Hello,
I'm trying to take the first and second derivative of my data set (frequency vs temperature). I've used the standard method to define a function via cspline- interpolation and take the derivatives. However, from the attached worksheet, it is seen that the plot of the derivatives have peculiar behavior and I'm afraid the result may not be reliable.
Could anyone make a suggestion on this issue, please?
Thank you in advance,
Payman
Solved! Go to Solution.
Looks to me like a simple quadratic fits pretty well - see attached.
Alan
Can't see all of your sheet. This is what I get with brute force differentiation:
I wonder if it would be better to approximate the curve with a mathematical expression (part of a parabola?) and then do the differentiation on that model...
Success!
Luc
Thank you, Luc.
Do you know why the cspline routine produces the spikes on the first derivative? I tried also with a higher number of data points and get the same issue.
As far as I know (regarding splines not much) spline routines just try to find a curve that nicely passes through all your data points. If you have a couple of 'funny' points, they will be included in the curve (Note that DJF's graphs appear to show these funny points!). So I guess there's no difference when you use spline curves or the raw data to calculate a derivative.
Modelling the behaviour with a mathematical function (as Alan reportedly did) will get rid of any funny points.
Maybe it's worth-wile to investigate how the funny points got in: was it the oven switching in or out?. If you remeasure the curve, do you get spikes at the same temperatures?
Success!
Luc
It goes without saying that it's up to the engineer or scientist to understand their data. Test data is usually full of noise so a mathematical fit is often the appropriate solution to make working with the data easy (or possible). Of course, those blips may actually mean something. I've just found the b-spline functions very powerful provided you understand what you're doing.
The ptc example shows a good plot of data I'd hate to work with without a b-spline.
https://help.ptc.com/mathcad/en/#page/PTC_Mathcad_Help%2Fexample_least_square_spline.html
All of the spline fits develop piecewise solutions: a series of functions (in the case of cspline cubic equations) that pass precisely thru each data point. The result is a cuve that looks like a great fit.
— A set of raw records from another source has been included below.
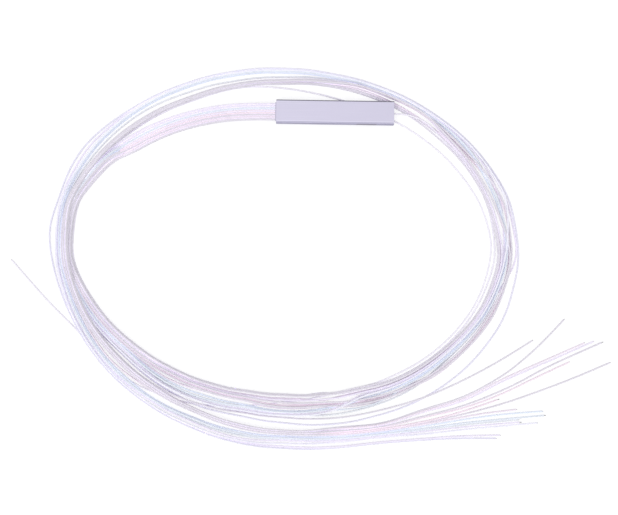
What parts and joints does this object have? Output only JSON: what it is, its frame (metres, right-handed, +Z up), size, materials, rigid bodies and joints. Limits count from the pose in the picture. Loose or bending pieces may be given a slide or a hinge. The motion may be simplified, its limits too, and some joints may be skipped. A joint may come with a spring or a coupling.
{
  "type": "plc fibre splitter",
  "caption": "Planar lightwave circuit fibre splitter in a flat steel case, with a loosely coiled input lead and a band of loose-tube output leads that end bare.",
  "frame": {"origin": "centre of the steel case", "axes": "+X along the case from the output end to the input end, +Y across the case away from the coil, +Z up out of the case's top face"},
  "size_m": [0.3083, 0.196, 0.005],
  "materials": {
    "case_steel": "satin, fine lengthwise grain",
    "end_plug": "matt",
    "loose_tube": "milky, semi-gloss",
    "silicon_chip": "polished",
    "array_glass": "polished",
    "fibre_coating": "gloss",
    "cured_glue": "gloss",
    "silicone": "matt"
  },
  "bodies": {
    "root": {"steel_case": "case_steel", "output_end_plug": "end_plug", "input_end_plug": "end_plug", "splitter_chip": "silicon_chip", "chip_lid_output": "array_glass", "chip_lid_input": "array_glass", "output_array_base": "array_glass", "output_array_lid": "array_glass", "input_array_base": "array_glass", "input_array_lid": "array_glass", "bare_output_fibres": "fibre_coating", "bare_input_fibre": "fibre_coating", "output_glue_bead": "cured_glue", "input_glue_bead": "cured_glue", "output_silicone_pad": "silicone", "input_silicone_pad": "silicone", "fibre_coil": "loose_tube", "output_lead_01": "loose_tube", "output_lead_02": "loose_tube", "output_lead_03": "loose_tube", "output_lead_04": "loose_tube", "output_lead_05": "loose_tube", "output_lead_06": "loose_tube", "output_lead_07": "loose_tube", "output_lead_08": "loose_tube", "output_lead_09": "loose_tube", "output_lead_10": "loose_tube", "output_lead_11": "loose_tube", "output_lead_12": "loose_tube", "output_lead_13": "loose_tube", "output_lead_14": "loose_tube", "output_lead_15": "loose_tube", "output_lead_16": "loose_tube", "output_tail_01": "loose_tube", "output_tail_02": "loose_tube", "output_tail_03": "loose_tube", "output_tail_04": "loose_tube", "output_tail_05": "loose_tube", "output_tail_06": "loose_tube", "output_tail_07": "loose_tube", "output_tail_08": "loose_tube", "output_tail_09": "loose_tube", "output_tail_10": "loose_tube", "output_tail_11": "loose_tube", "output_tail_12": "loose_tube", "output_tail_13": "loose_tube", "output_tail_14": "loose_tube", "output_tail_15": "loose_tube", "output_tail_16": "loose_tube", "input_lead": "loose_tube", "input_strand": "loose_tube", "input_tail": "loose_tube"}
  },
  "joints": []
}
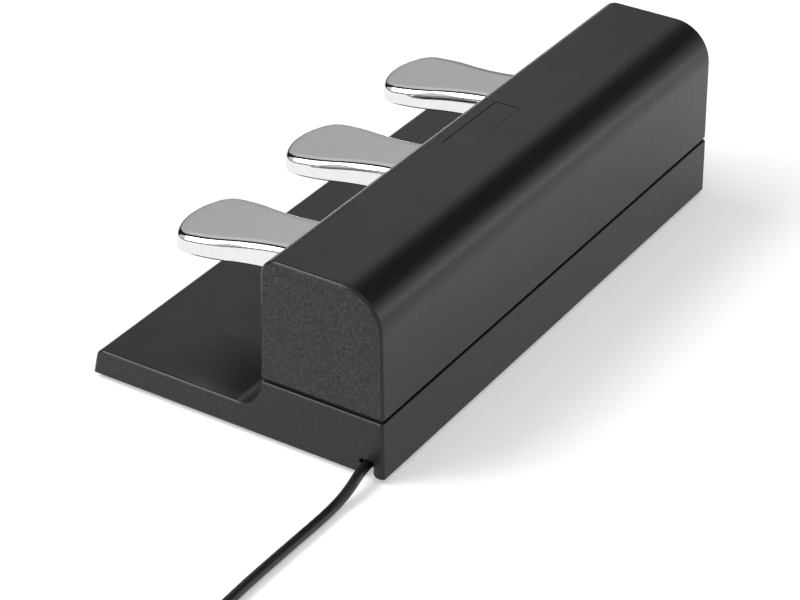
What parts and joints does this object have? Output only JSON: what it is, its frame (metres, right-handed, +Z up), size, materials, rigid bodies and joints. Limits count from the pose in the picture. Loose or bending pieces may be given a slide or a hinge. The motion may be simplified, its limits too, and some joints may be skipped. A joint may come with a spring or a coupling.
{
  "type": "piano pedal unit",
  "caption": "Floor pedal unit for a digital piano: chromed damper, middle and soft levers in a moulded housing on a foot plate, with a lead ending in a round plug.",
  "frame": {"origin": "on the floor, under the middle of the closed unit without its lead", "axes": "+X along the housing to the end where the lead leaves; -Y towards the player's feet, so +Y to the unit's back; +Z up"},
  "size_m": [0.5145, 0.229, 0.0913],
  "materials": {
    "base_plastic": "fine-grained black ABS",
    "cover_plastic": "fine-grained black ABS",
    "bare_plate": "smooth dark plastic, bare",
    "sheet_steel": "zinc-plated sheet",
    "chromed_casting": "polished chrome on a zinc casting",
    "plated_fastener": "zinc-plated",
    "shaft_steel": "ground",
    "spring_steel": "drawn wire",
    "foot_rubber": "matte",
    "nylon": "natural",
    "black_nylon": "moulded",
    "felt": "pressed felt",
    "circuit_board": "solder mask",
    "connector_plastic": "moulded",
    "wire_jacket": "thin jacket",
    "cord_jacket": "smooth black jacket",
    "plug_rubber": "moulded",
    "plug_metal": "nickel-plated",
    "contact_brass": "bright",
    "tie_velour": "woven strap"
  },
  "bodies": {
    "housing": {"base_case": "base_plastic", "top_cover": "cover_plastic", "name_plate": "bare_plate", "bottom_plate": "sheet_steel", "rubber_feet": "foot_rubber", "bottom_screws": "plated_fastener", "cover_screws": "plated_fastener", "bracket_screws": "plated_fastener", "bracket_nuts": "plated_fastener", "shaft_clips": "plated_fastener", "spring_seats": "black_nylon", "stop_bar": "sheet_steel", "stop_bar_screws": "plated_fastener", "upper_felts": "felt", "lower_felts": "felt", "board_posts": "shaft_steel", "sensor_board": "circuit_board", "board_screws": "plated_fastener", "photo_sensors": "black_nylon", "board_connector": "connector_plastic", "lead_plug": "connector_plastic", "lead_wires": "wire_jacket", "cord_inner": "cord_jacket", "cord_clamp": "black_nylon", "clamp_screw": "plated_fastener", "cord": "cord_jacket", "cord_coil": "cord_jacket", "cord_tail": "cord_jacket", "cord_tie": "tie_velour", "plug_grip": "plug_rubber", "plug_shell": "plug_metal", "plug_insulator": "black_nylon", "plug_pins": "contact_brass", "bracket_left": "sheet_steel", "shaft_left": "shaft_steel", "spring_left": "spring_steel", "bracket_middle": "sheet_steel", "shaft_middle": "shaft_steel", "spring_middle": "spring_steel", "bracket_right": "sheet_steel", "shaft_right": "shaft_steel", "spring_right": "spring_steel"},
    "pedal_left": {"pedal_left": "chromed_casting", "bushes_left": "nylon", "spring_cap_left": "black_nylon", "flag_left": "black_nylon", "flag_screw_left": "plated_fastener"},
    "pedal_middle": {"pedal_middle": "chromed_casting", "bushes_middle": "nylon", "spring_cap_middle": "black_nylon", "flag_middle": "black_nylon", "flag_screw_middle": "plated_fastener"},
    "pedal_right": {"pedal_right": "chromed_casting", "bushes_right": "nylon", "spring_cap_right": "black_nylon", "flag_right": "black_nylon", "flag_screw_right": "plated_fastener"}
  },
  "joints": [
    {"name": "pedal_left_hinge", "type": "hinge", "parent": "housing", "child": "pedal_left", "pos_m": [-0.0862, 0.0615, 0.06], "axis": [1, 0, 0], "range_deg": [0, 6], "stiffness_Nm_per_rad": 3, "springref_deg": -32.66, "deforming": ["spring_left"]},
    {"name": "pedal_middle_hinge", "type": "hinge", "parent": "housing", "child": "pedal_middle", "pos_m": [0, 0.0615, 0.06], "axis": [1, 0, 0], "range_deg": [0, 6], "stiffness_Nm_per_rad": 3, "springref_deg": -32.66, "deforming": ["spring_middle"]},
    {"name": "pedal_right_hinge", "type": "hinge", "parent": "housing", "child": "pedal_right", "pos_m": [0.0862, 0.0615, 0.06], "axis": [1, 0, 0], "range_deg": [0, 6], "stiffness_Nm_per_rad": 3, "springref_deg": -32.66, "deforming": ["spring_right"]}
  ]
}
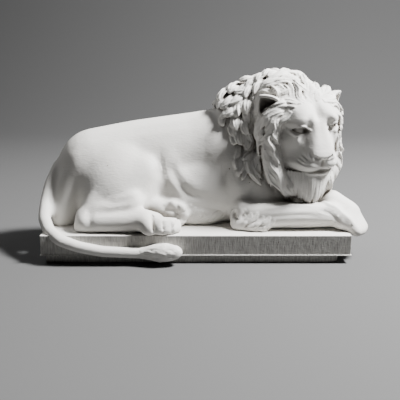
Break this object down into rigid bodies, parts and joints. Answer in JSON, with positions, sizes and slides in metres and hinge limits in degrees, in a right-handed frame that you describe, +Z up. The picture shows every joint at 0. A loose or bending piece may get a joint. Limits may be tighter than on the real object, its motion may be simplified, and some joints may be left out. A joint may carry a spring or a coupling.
{
  "type": "guardian lion figurine",
  "caption": "Recumbent lion with a full mane, forepaws forward and tail swept round, cast in one piece with its stepped rectangular plinth.",
  "frame": {"origin": "centre of the plinth slab's length and depth, on the underside that the casting stands on", "axes": "+X along the plinth towards the forepaws, +Y away from the side that the head turns to, +Z up"},
  "size_m": [0.3307, 0.1386, 0.1822],
  "materials": {
    "plaster": "matte off-white cast plaster with fine grain, brush marks and a few pinholes"
  },
  "bodies": {
    "root": {"lion_on_plinth": "plaster"}
  },
  "joints": []
}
If you have real-world data there will be small errors in each data point. (Where the actual value may be 4.374862, it gets recorded as 4.375.) In these cases the enforced precision of Mathcad forces the cspline curve thru 4.375. The spline fit forces the point and the first derivative at the point, but the second derivative is unconstrained.
If, for the reported data, you have a theoretical curve shape (perhaps from the physics of the experiment) a better way is to do a least-squares fit of the data. regress does a least-squares fit to a polynomial, so all derivatives of the curve will remain smooth.
A little clarification - Fred is correct in the c,l&p splines and linear interpolation will pass through the points. Others do not - such as b-spline, bezier, polynomial, or localized polynomial. Different tools for different jobs.
@payman wrote:
Thank you, Luc.
Do you know why the cspline routine produces the spikes on the first derivative? I tried also with a higher number of data points and get the same issue.
Maybe it helps if you zoom in at those "funny points" to understand what happens or to look at the effect a simple linear interpolation has.
While in your case a quadratic fit seems appropriate, another option might be to use one of the data smoothing functions Mathcad offers.
Looks to me like a simple quadratic fits pretty well - see attached.
Alan
Thank you, Alan.
Using the regress routine produces smooth results in both the first and second derivatives. It looks more reliable than cspline routine.